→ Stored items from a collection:
********

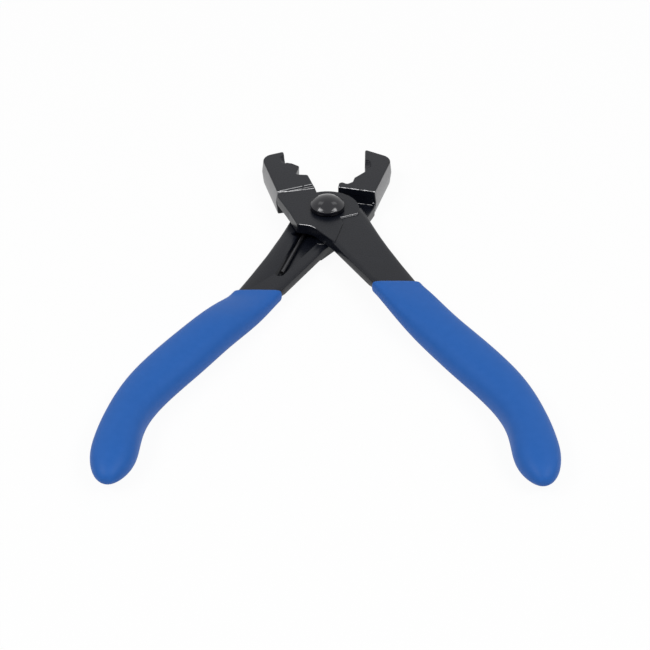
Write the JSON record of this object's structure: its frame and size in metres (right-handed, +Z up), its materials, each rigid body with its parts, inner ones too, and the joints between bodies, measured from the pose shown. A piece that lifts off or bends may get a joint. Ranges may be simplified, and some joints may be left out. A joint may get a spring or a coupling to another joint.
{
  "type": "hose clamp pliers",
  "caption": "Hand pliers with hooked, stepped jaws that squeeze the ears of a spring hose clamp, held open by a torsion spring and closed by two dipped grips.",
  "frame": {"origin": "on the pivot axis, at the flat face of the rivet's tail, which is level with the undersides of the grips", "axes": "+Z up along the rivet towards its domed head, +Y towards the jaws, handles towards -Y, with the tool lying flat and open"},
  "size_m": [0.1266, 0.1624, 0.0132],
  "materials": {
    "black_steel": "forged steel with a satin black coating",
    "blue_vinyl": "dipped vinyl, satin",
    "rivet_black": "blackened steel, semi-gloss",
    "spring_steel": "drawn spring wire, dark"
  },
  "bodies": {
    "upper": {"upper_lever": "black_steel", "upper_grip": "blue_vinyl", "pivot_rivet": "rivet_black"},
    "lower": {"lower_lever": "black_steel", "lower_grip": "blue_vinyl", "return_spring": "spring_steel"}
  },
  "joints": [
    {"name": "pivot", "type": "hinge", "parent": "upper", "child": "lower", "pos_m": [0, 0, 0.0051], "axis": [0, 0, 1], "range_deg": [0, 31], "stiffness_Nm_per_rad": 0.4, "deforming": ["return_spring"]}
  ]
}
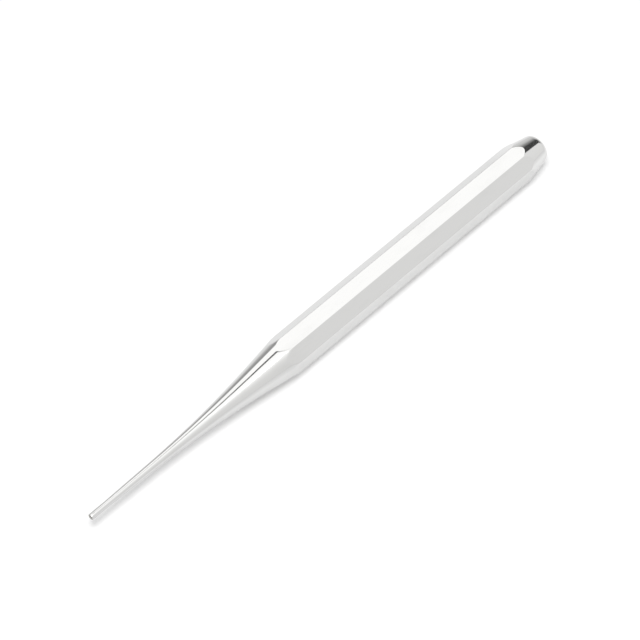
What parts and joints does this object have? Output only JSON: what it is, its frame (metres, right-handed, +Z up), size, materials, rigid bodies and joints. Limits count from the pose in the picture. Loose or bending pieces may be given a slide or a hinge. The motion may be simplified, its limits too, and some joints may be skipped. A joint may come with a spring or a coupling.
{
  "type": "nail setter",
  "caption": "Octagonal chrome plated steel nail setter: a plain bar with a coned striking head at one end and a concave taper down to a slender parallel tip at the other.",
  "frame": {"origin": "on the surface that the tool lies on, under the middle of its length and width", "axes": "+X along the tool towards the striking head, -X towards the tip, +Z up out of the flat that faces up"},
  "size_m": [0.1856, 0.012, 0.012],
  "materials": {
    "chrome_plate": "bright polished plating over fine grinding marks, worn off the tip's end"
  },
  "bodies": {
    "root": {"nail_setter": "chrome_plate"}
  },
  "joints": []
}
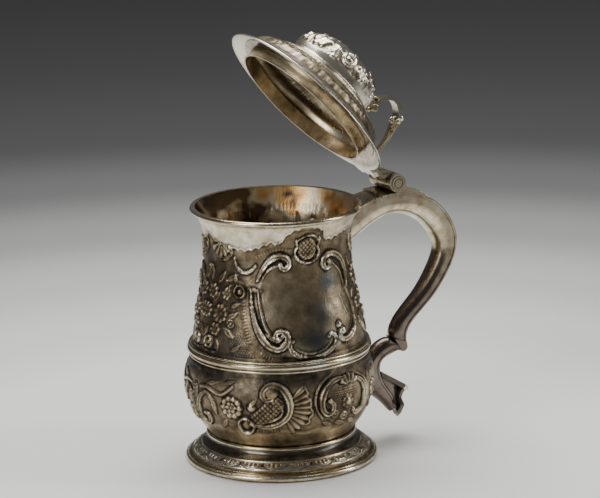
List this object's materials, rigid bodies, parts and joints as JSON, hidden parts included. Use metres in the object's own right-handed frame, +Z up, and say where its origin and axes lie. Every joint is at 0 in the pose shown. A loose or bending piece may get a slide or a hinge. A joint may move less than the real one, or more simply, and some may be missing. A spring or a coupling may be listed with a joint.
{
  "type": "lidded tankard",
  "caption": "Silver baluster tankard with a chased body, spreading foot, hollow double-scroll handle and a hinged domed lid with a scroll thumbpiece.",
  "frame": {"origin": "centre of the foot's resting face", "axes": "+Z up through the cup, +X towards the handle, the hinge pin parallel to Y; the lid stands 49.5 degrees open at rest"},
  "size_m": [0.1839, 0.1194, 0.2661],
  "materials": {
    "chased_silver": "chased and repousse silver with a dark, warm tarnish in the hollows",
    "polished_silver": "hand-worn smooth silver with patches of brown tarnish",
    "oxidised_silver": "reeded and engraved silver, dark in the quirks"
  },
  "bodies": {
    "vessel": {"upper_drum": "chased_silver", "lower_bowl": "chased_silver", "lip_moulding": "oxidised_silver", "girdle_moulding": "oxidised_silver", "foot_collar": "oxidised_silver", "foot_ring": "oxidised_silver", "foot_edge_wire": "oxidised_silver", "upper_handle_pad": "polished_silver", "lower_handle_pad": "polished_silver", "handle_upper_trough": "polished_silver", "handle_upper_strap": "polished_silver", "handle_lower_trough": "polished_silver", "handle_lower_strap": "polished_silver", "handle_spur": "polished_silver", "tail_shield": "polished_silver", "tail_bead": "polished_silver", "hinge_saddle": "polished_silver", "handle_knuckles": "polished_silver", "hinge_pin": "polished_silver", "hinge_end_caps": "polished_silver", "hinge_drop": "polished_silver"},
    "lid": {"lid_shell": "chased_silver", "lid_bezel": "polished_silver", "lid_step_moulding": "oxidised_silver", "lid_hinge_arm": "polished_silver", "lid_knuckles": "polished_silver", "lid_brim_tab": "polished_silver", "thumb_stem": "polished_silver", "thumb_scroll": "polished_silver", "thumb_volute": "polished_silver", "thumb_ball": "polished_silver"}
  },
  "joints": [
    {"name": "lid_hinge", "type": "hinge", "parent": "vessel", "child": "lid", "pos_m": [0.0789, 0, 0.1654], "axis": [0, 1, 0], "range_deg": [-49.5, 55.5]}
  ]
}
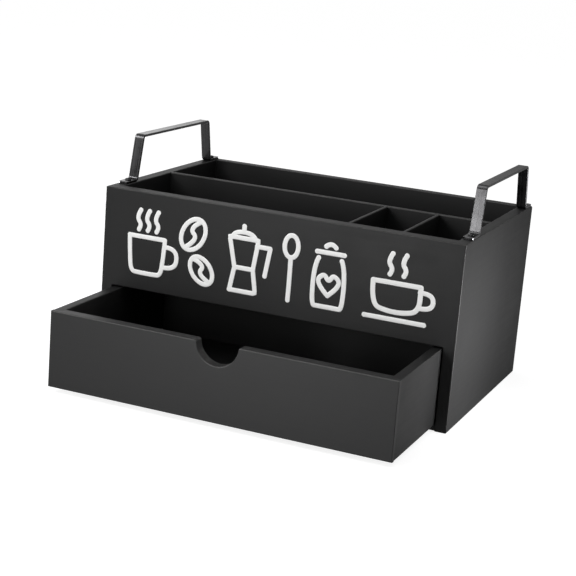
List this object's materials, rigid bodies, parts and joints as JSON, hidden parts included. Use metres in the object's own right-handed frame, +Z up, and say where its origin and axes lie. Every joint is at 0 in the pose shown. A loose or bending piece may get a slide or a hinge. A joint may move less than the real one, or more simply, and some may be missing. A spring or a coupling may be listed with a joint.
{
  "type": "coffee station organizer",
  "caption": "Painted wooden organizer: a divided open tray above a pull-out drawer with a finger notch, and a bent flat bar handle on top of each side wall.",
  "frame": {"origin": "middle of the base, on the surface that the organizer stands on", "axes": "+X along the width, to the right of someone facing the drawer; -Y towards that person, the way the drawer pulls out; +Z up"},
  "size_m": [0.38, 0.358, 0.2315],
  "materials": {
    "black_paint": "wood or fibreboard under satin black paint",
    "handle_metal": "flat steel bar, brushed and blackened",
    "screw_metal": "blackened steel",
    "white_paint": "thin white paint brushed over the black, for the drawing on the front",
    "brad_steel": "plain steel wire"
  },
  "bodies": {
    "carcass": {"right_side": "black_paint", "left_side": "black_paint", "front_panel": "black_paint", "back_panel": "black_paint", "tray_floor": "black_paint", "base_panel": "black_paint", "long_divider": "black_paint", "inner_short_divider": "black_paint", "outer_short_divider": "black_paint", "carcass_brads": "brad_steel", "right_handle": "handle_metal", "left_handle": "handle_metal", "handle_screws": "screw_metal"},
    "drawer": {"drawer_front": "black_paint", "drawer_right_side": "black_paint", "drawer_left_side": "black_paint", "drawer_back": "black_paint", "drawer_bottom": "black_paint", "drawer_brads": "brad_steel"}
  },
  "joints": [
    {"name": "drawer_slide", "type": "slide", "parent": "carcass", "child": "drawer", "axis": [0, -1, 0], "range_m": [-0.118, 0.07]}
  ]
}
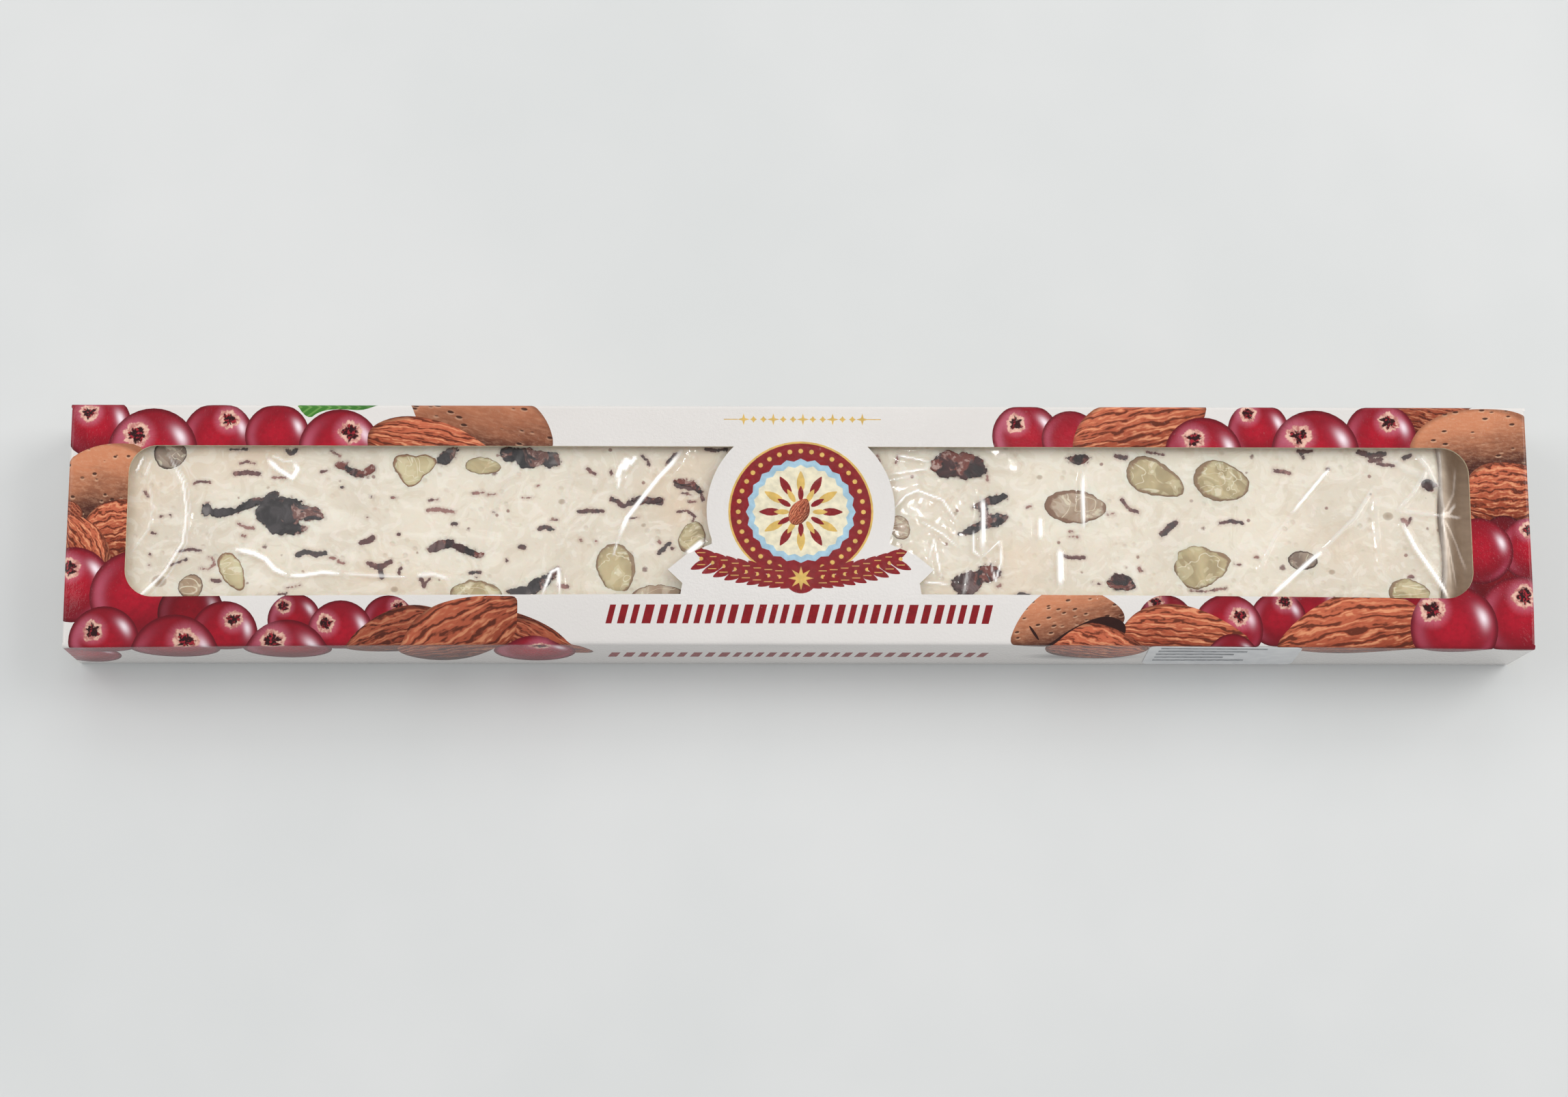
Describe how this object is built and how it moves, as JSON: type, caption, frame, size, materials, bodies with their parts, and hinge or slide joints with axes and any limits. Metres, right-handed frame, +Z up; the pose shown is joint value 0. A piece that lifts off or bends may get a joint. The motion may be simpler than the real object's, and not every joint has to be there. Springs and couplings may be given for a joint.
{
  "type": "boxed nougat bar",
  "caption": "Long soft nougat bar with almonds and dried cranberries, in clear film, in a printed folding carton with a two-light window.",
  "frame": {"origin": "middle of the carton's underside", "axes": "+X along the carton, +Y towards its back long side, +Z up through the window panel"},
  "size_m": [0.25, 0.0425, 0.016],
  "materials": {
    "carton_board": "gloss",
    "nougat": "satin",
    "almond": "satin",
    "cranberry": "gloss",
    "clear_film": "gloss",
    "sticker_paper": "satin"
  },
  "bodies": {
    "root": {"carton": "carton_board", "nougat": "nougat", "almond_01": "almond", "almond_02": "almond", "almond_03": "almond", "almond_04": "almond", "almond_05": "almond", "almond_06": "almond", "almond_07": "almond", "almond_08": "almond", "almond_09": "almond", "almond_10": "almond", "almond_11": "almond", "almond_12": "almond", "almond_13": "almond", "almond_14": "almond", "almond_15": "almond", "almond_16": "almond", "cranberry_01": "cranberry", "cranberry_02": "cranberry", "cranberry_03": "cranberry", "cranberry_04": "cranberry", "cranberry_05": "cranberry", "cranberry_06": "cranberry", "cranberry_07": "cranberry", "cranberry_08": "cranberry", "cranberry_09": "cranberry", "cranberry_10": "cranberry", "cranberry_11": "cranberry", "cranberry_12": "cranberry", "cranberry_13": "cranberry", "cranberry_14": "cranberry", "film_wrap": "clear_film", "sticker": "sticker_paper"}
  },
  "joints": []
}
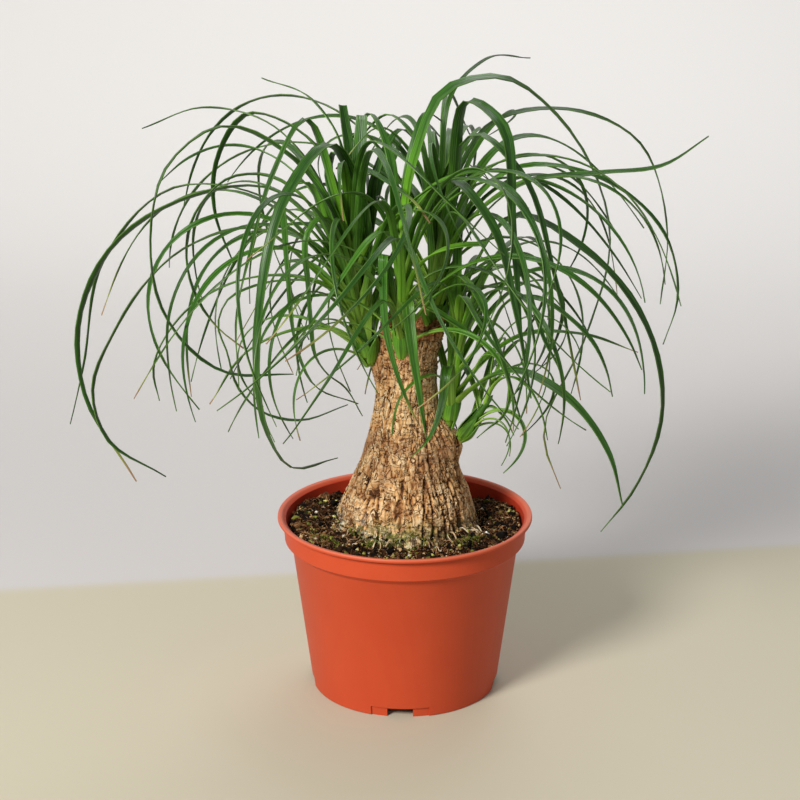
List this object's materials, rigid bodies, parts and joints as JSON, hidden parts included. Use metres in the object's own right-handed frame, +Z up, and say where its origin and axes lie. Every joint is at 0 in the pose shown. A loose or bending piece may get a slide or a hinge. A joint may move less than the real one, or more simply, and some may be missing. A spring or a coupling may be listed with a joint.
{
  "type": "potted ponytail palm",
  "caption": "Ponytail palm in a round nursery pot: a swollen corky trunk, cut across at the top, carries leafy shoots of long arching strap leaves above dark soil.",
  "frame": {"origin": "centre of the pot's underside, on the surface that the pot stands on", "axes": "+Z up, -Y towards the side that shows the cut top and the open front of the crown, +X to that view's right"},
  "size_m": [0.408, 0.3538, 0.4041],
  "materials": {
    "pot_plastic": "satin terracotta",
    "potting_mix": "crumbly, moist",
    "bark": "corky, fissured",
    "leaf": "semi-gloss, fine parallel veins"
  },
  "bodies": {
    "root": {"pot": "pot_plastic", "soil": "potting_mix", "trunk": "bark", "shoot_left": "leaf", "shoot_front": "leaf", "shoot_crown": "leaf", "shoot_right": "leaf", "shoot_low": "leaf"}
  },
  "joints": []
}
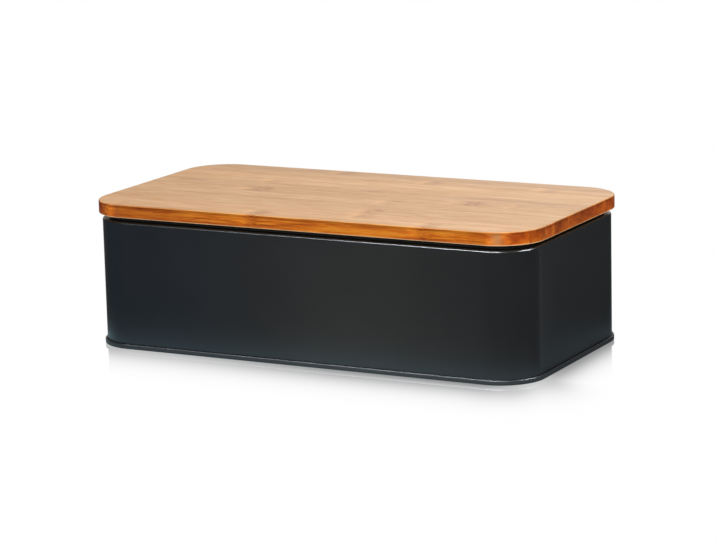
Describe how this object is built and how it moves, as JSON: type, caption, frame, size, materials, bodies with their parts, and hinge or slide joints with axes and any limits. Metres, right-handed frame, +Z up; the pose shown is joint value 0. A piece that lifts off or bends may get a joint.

********

→ What is expected:
Return every line holding the word "body" from the records.

→ Task solution:
Write the JSON record of this object's structure: its frame and size in metres (right-handed, +Z up), its materials, each rigid body with its parts, inner ones too, and the joints between bodies, measured from the pose shown. A piece that lifts off or bends may get a joint. Ranges may be simplified, and some joints may be left out. A joint may get a spring or a coupling to another joint.
  "caption": "Silver baluster tankard with a chased body, spreading foot, hollow double-scroll handle and a hinged domed lid with a scroll thumbpiece.",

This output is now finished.